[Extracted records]

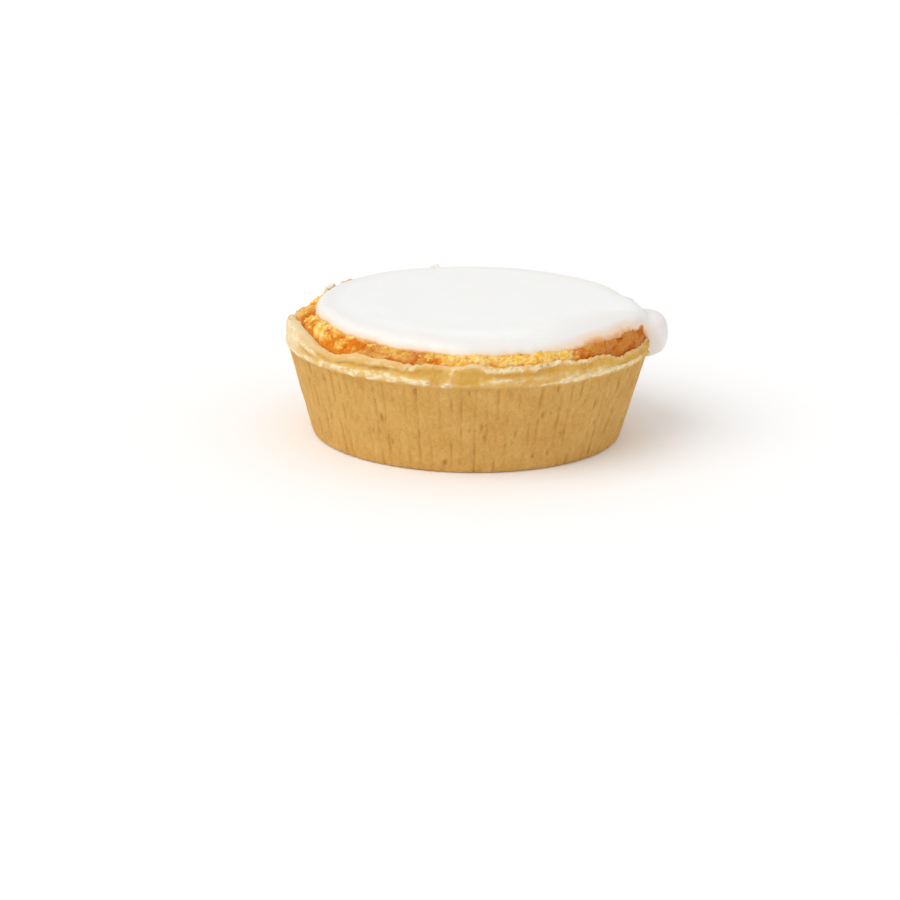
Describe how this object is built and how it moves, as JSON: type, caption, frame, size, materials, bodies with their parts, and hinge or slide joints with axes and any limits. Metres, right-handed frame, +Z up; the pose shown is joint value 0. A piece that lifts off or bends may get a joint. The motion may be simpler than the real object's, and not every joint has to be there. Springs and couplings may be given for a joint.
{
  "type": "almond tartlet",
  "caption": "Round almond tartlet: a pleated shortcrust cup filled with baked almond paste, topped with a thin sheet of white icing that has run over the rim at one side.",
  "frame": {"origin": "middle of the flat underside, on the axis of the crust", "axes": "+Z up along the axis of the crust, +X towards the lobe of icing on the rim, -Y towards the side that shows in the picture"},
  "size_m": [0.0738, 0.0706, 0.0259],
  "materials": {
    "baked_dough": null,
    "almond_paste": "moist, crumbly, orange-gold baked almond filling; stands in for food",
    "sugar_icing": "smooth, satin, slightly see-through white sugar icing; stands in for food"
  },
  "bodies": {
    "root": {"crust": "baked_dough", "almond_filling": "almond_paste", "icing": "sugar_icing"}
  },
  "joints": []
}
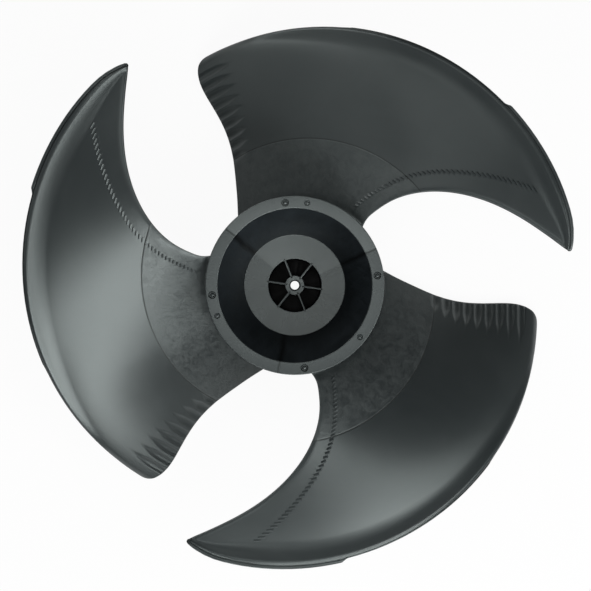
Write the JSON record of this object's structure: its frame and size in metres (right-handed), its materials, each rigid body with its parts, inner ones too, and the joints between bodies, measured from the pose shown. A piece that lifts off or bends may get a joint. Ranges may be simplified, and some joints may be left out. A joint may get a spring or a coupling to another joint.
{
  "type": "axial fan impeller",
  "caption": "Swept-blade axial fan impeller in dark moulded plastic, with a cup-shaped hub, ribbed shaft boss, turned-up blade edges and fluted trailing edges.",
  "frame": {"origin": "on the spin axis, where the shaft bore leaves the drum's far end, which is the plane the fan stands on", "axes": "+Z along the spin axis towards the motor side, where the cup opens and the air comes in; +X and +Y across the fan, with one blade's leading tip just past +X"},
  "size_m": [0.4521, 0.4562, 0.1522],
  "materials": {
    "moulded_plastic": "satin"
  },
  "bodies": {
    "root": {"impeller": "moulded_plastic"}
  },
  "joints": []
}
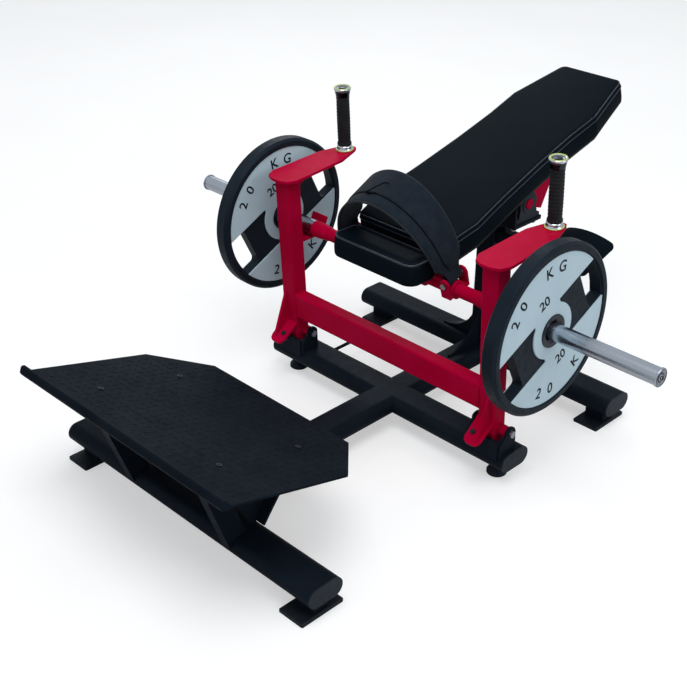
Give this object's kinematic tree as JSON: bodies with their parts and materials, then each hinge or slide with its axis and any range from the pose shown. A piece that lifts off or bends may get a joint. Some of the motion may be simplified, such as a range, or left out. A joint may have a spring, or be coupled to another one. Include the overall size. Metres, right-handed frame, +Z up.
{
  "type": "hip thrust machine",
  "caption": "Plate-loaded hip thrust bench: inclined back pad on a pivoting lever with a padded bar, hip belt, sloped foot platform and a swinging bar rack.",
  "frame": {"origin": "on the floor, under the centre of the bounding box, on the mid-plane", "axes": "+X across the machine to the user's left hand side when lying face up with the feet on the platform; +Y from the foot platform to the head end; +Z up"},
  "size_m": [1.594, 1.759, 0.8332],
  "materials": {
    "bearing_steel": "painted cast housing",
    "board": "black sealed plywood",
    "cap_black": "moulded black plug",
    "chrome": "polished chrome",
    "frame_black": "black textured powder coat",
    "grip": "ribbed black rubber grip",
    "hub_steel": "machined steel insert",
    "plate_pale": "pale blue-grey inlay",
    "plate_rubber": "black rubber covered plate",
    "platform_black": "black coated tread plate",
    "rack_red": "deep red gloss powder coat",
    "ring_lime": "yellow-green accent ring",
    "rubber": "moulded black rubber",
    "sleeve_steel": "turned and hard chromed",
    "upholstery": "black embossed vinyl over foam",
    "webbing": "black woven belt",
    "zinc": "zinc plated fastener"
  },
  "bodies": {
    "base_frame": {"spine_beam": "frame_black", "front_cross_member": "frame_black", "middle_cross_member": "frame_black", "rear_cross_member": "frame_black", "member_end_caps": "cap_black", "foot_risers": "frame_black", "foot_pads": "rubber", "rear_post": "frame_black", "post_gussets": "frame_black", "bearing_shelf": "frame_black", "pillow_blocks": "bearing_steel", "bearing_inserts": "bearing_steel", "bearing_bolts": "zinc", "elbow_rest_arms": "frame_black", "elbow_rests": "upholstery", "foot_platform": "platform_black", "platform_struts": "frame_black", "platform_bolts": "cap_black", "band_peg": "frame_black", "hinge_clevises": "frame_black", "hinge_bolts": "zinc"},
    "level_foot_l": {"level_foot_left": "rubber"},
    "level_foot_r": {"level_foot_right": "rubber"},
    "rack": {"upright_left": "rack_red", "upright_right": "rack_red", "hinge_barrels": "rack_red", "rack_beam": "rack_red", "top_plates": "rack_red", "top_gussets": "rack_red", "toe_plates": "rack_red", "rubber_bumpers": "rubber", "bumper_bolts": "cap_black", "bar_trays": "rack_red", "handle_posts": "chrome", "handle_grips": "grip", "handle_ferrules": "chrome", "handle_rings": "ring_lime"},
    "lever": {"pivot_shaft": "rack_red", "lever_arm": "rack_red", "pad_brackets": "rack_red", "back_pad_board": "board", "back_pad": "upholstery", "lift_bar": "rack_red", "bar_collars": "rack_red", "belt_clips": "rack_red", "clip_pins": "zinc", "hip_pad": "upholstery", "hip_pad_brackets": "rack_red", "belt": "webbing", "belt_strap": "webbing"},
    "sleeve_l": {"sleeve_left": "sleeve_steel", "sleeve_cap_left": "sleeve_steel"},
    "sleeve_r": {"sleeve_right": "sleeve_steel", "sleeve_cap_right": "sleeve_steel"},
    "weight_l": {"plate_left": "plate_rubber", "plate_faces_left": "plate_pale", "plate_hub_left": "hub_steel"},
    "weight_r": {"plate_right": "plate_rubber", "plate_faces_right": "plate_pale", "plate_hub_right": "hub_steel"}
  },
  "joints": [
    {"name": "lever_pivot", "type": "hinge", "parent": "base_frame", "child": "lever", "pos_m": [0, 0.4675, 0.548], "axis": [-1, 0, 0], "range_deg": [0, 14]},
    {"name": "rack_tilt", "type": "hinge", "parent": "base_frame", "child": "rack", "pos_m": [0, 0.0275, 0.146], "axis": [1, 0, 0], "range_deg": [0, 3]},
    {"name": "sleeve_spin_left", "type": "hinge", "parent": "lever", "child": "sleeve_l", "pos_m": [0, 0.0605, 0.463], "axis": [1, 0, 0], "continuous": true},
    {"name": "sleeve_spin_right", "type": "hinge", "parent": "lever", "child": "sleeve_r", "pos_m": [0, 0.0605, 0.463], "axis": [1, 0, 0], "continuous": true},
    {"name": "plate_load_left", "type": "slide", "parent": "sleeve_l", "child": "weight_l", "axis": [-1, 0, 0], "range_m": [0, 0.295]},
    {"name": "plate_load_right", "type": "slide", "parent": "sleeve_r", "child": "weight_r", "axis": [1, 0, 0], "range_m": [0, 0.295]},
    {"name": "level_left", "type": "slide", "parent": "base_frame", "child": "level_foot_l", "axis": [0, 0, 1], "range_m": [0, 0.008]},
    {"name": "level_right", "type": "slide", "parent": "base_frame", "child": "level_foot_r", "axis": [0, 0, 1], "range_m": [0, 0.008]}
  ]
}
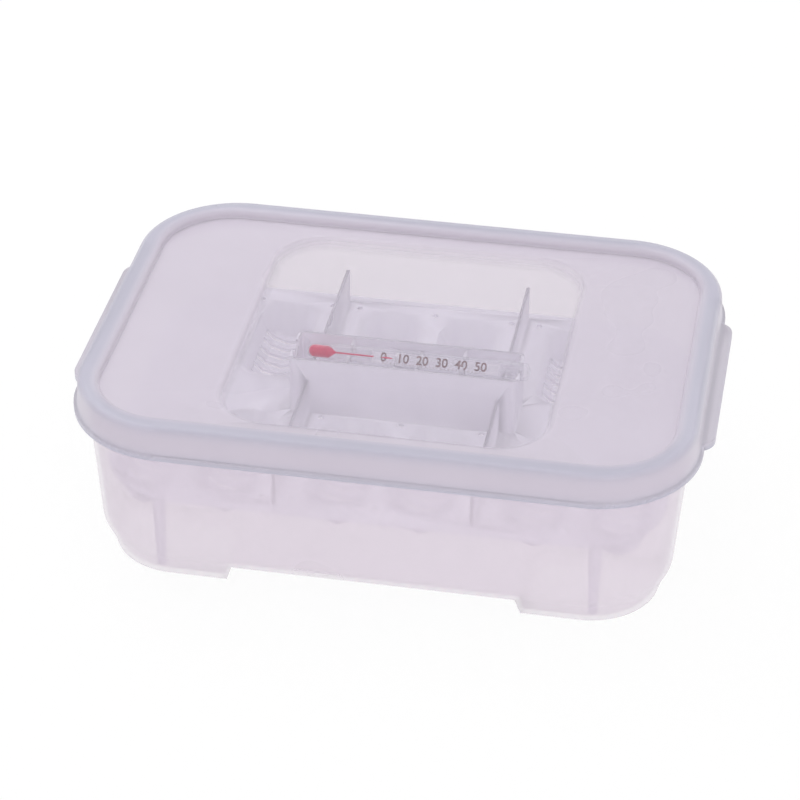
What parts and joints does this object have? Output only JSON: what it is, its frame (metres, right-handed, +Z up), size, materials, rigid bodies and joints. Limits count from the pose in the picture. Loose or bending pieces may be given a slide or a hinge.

■ SHORT EXERCISE
Using the entries above, please restate each one word for word.

■ THE RESULT
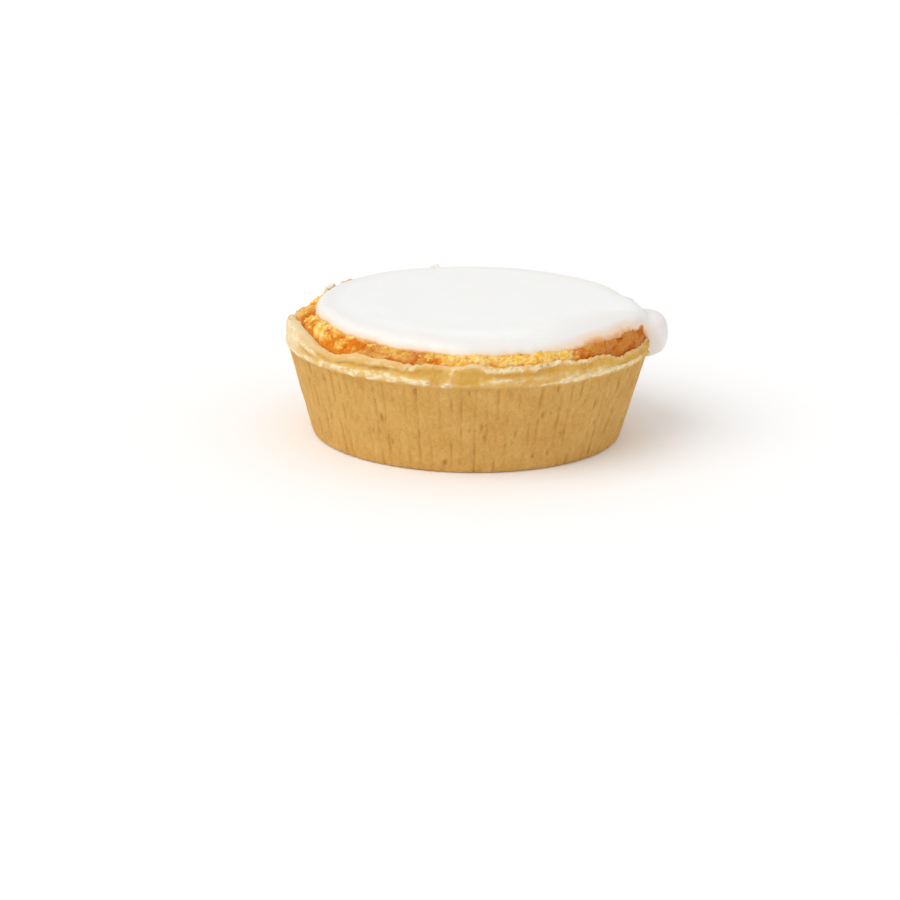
Describe how this object is built and how it moves, as JSON: type, caption, frame, size, materials, bodies with their parts, and hinge or slide joints with axes and any limits. Metres, right-handed frame, +Z up; the pose shown is joint value 0. A piece that lifts off or bends may get a joint. The motion may be simpler than the real object's, and not every joint has to be there. Springs and couplings may be given for a joint.
{
  "type": "almond tartlet",
  "caption": "Round almond tartlet: a pleated shortcrust cup filled with baked almond paste, topped with a thin sheet of white icing that has run over the rim at one side.",
  "frame": {"origin": "middle of the flat underside, on the axis of the crust", "axes": "+Z up along the axis of the crust, +X towards the lobe of icing on the rim, -Y towards the side that shows in the picture"},
  "size_m": [0.0738, 0.0706, 0.0259],
  "materials": {
    "baked_dough": null,
    "almond_paste": "moist, crumbly, orange-gold baked almond filling; stands in for food",
    "sugar_icing": "smooth, satin, slightly see-through white sugar icing; stands in for food"
  },
  "bodies": {
    "root": {"crust": "baked_dough", "almond_filling": "almond_paste", "icing": "sugar_icing"}
  },
  "joints": []
}
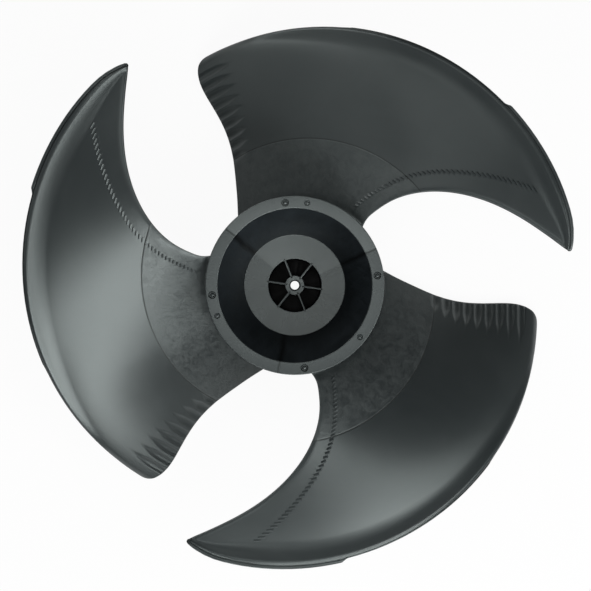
Write the JSON record of this object's structure: its frame and size in metres (right-handed), its materials, each rigid body with its parts, inner ones too, and the joints between bodies, measured from the pose shown. A piece that lifts off or bends may get a joint. Ranges may be simplified, and some joints may be left out. A joint may get a spring or a coupling to another joint.
{
  "type": "axial fan impeller",
  "caption": "Swept-blade axial fan impeller in dark moulded plastic, with a cup-shaped hub, ribbed shaft boss, turned-up blade edges and fluted trailing edges.",
  "frame": {"origin": "on the spin axis, where the shaft bore leaves the drum's far end, which is the plane the fan stands on", "axes": "+Z along the spin axis towards the motor side, where the cup opens and the air comes in; +X and +Y across the fan, with one blade's leading tip just past +X"},
  "size_m": [0.4521, 0.4562, 0.1522],
  "materials": {
    "moulded_plastic": "satin"
  },
  "bodies": {
    "root": {"impeller": "moulded_plastic"}
  },
  "joints": []
}
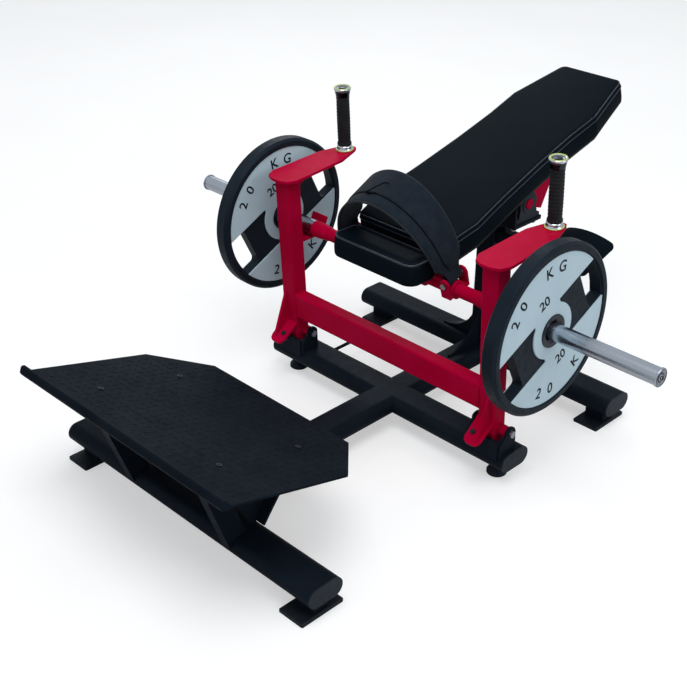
Give this object's kinematic tree as JSON: bodies with their parts and materials, then each hinge or slide with its axis and any range from the pose shown. A piece that lifts off or bends may get a joint. Some of the motion may be simplified, such as a range, or left out. A joint may have a spring, or be coupled to another one. Include the overall size. Metres, right-handed frame, +Z up.
{
  "type": "hip thrust machine",
  "caption": "Plate-loaded hip thrust bench: inclined back pad on a pivoting lever with a padded bar, hip belt, sloped foot platform and a swinging bar rack.",
  "frame": {"origin": "on the floor, under the centre of the bounding box, on the mid-plane", "axes": "+X across the machine to the user's left hand side when lying face up with the feet on the platform; +Y from the foot platform to the head end; +Z up"},
  "size_m": [1.594, 1.759, 0.8332],
  "materials": {
    "bearing_steel": "painted cast housing",
    "board": "black sealed plywood",
    "cap_black": "moulded black plug",
    "chrome": "polished chrome",
    "frame_black": "black textured powder coat",
    "grip": "ribbed black rubber grip",
    "hub_steel": "machined steel insert",
    "plate_pale": "pale blue-grey inlay",
    "plate_rubber": "black rubber covered plate",
    "platform_black": "black coated tread plate",
    "rack_red": "deep red gloss powder coat",
    "ring_lime": "yellow-green accent ring",
    "rubber": "moulded black rubber",
    "sleeve_steel": "turned and hard chromed",
    "upholstery": "black embossed vinyl over foam",
    "webbing": "black woven belt",
    "zinc": "zinc plated fastener"
  },
  "bodies": {
    "base_frame": {"spine_beam": "frame_black", "front_cross_member": "frame_black", "middle_cross_member": "frame_black", "rear_cross_member": "frame_black", "member_end_caps": "cap_black", "foot_risers": "frame_black", "foot_pads": "rubber", "rear_post": "frame_black", "post_gussets": "frame_black", "bearing_shelf": "frame_black", "pillow_blocks": "bearing_steel", "bearing_inserts": "bearing_steel", "bearing_bolts": "zinc", "elbow_rest_arms": "frame_black", "elbow_rests": "upholstery", "foot_platform": "platform_black", "platform_struts": "frame_black", "platform_bolts": "cap_black", "band_peg": "frame_black", "hinge_clevises": "frame_black", "hinge_bolts": "zinc"},
    "level_foot_l": {"level_foot_left": "rubber"},
    "level_foot_r": {"level_foot_right": "rubber"},
    "rack": {"upright_left": "rack_red", "upright_right": "rack_red", "hinge_barrels": "rack_red", "rack_beam": "rack_red", "top_plates": "rack_red", "top_gussets": "rack_red", "toe_plates": "rack_red", "rubber_bumpers": "rubber", "bumper_bolts": "cap_black", "bar_trays": "rack_red", "handle_posts": "chrome", "handle_grips": "grip", "handle_ferrules": "chrome", "handle_rings": "ring_lime"},
    "lever": {"pivot_shaft": "rack_red", "lever_arm": "rack_red", "pad_brackets": "rack_red", "back_pad_board": "board", "back_pad": "upholstery", "lift_bar": "rack_red", "bar_collars": "rack_red", "belt_clips": "rack_red", "clip_pins": "zinc", "hip_pad": "upholstery", "hip_pad_brackets": "rack_red", "belt": "webbing", "belt_strap": "webbing"},
    "sleeve_l": {"sleeve_left": "sleeve_steel", "sleeve_cap_left": "sleeve_steel"},
    "sleeve_r": {"sleeve_right": "sleeve_steel", "sleeve_cap_right": "sleeve_steel"},
    "weight_l": {"plate_left": "plate_rubber", "plate_faces_left": "plate_pale", "plate_hub_left": "hub_steel"},
    "weight_r": {"plate_right": "plate_rubber", "plate_faces_right": "plate_pale", "plate_hub_right": "hub_steel"}
  },
  "joints": [
    {"name": "lever_pivot", "type": "hinge", "parent": "base_frame", "child": "lever", "pos_m": [0, 0.4675, 0.548], "axis": [-1, 0, 0], "range_deg": [0, 14]},
    {"name": "rack_tilt", "type": "hinge", "parent": "base_frame", "child": "rack", "pos_m": [0, 0.0275, 0.146], "axis": [1, 0, 0], "range_deg": [0, 3]},
    {"name": "sleeve_spin_left", "type": "hinge", "parent": "lever", "child": "sleeve_l", "pos_m": [0, 0.0605, 0.463], "axis": [1, 0, 0], "continuous": true},
    {"name": "sleeve_spin_right", "type": "hinge", "parent": "lever", "child": "sleeve_r", "pos_m": [0, 0.0605, 0.463], "axis": [1, 0, 0], "continuous": true},
    {"name": "plate_load_left", "type": "slide", "parent": "sleeve_l", "child": "weight_l", "axis": [-1, 0, 0], "range_m": [0, 0.295]},
    {"name": "plate_load_right", "type": "slide", "parent": "sleeve_r", "child": "weight_r", "axis": [1, 0, 0], "range_m": [0, 0.295]},
    {"name": "level_left", "type": "slide", "parent": "base_frame", "child": "level_foot_l", "axis": [0, 0, 1], "range_m": [0, 0.008]},
    {"name": "level_right", "type": "slide", "parent": "base_frame", "child": "level_foot_r", "axis": [0, 0, 1], "range_m": [0, 0.008]}
  ]
}
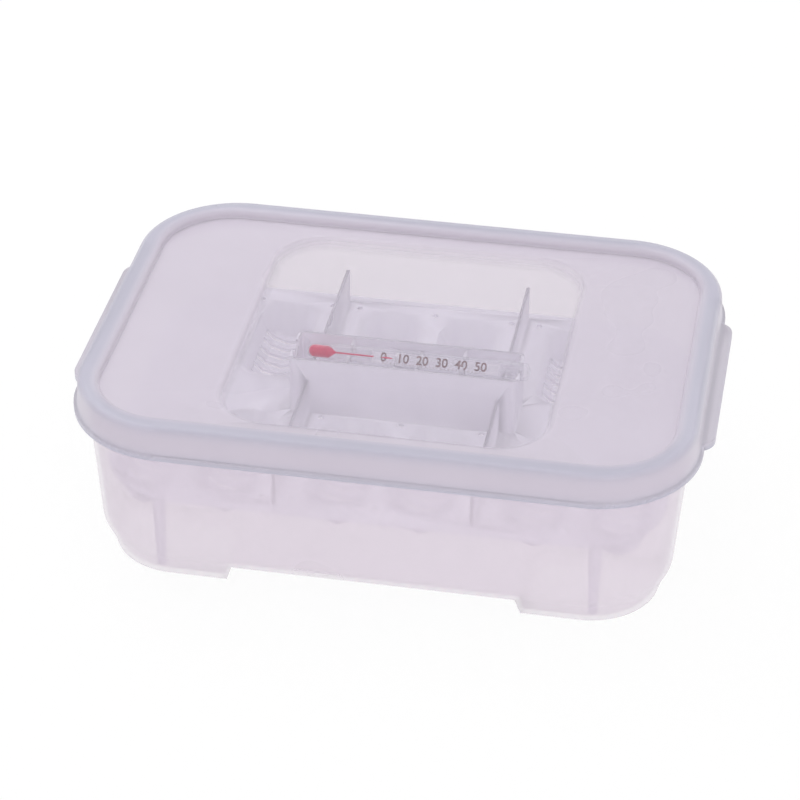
What parts and joints does this object have? Output only JSON: what it is, its frame (metres, right-handed, +Z up), size, materials, rigid bodies and joints. Limits count from the pose in the picture. Loose or bending pieces may be given a slide or a hinge.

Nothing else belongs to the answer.